Measuring/ranking lossy difference from input+implications for quality
Reply #1 – 2012-06-21 09:16:21
I'm of the mind that a SNR of 130 dB could be described as "better" than 120 dB, even though I'm confident human beings would be unable to tell. A single metric, which might not even be correlated well if at all with perceived audio quality is never a good thing. Look at video codec development, where some people heavily rely (relied?) on the PSNR metric . Encoders mainly optimized for that metric can fail spectacularly in real world perception tests.
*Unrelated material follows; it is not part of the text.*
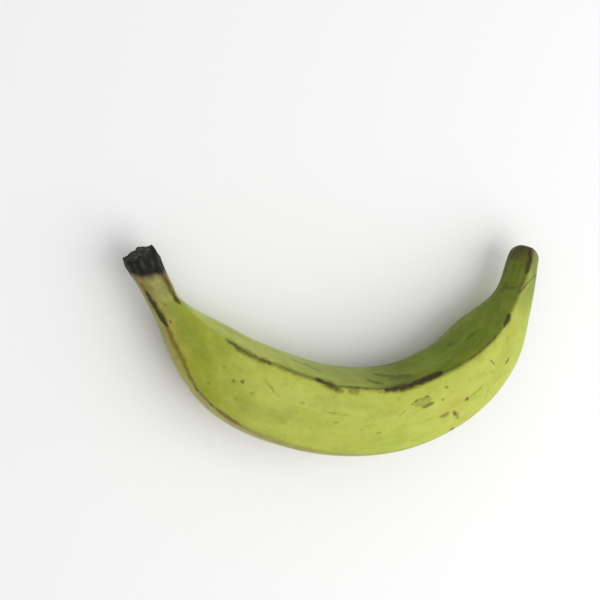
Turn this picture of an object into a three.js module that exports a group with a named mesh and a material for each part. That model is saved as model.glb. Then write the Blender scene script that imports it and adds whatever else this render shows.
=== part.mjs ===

Noise level is certainly not the only determining factor, not in audio and not in video.Granted some sorts of distortions and artifacts are more annoying (if discernable) than others, and weighting this regarding where the ear is most sensitive (say around 3.5 kHz) makes sense to me, but I still think an automated system with absolute numbers we can compare, instead of "Go ABX your entire 500 GB music collection your self to see what the answer is" would help this person out. While I try to adhere to the ToS here at this forum, I can accept the possibility of a metric with high correlation with perceived audio quality to be useful, but so far I haven't seen one in the audio world. Also, ABX tests are not as involved as you suggest, just take a small sample of music you listen to, encode it, and conduct the tests. If you don't have enough time, even a single song might be enough. There is also no reason to go OCD over your codec choice, if you find a music piece which doesn't encode well, just turn up the quality dial a bit on your encoder, and see if it helps. It is also no problem to just choose a "overcompensating" higher encoding setting overall, if you don't want to test a lot, but keep in mind that this is wasteful and not a real solution . Transparency of lossy encoder setting results is inherently subjective, there is no objective perfect setting for every person. You can never be sure that a certain encode is transparent to everyone. That's the reason why we tell everyone to just ABX themselves. And that's the point why selling lossy audio is a bad concept to begin with, too.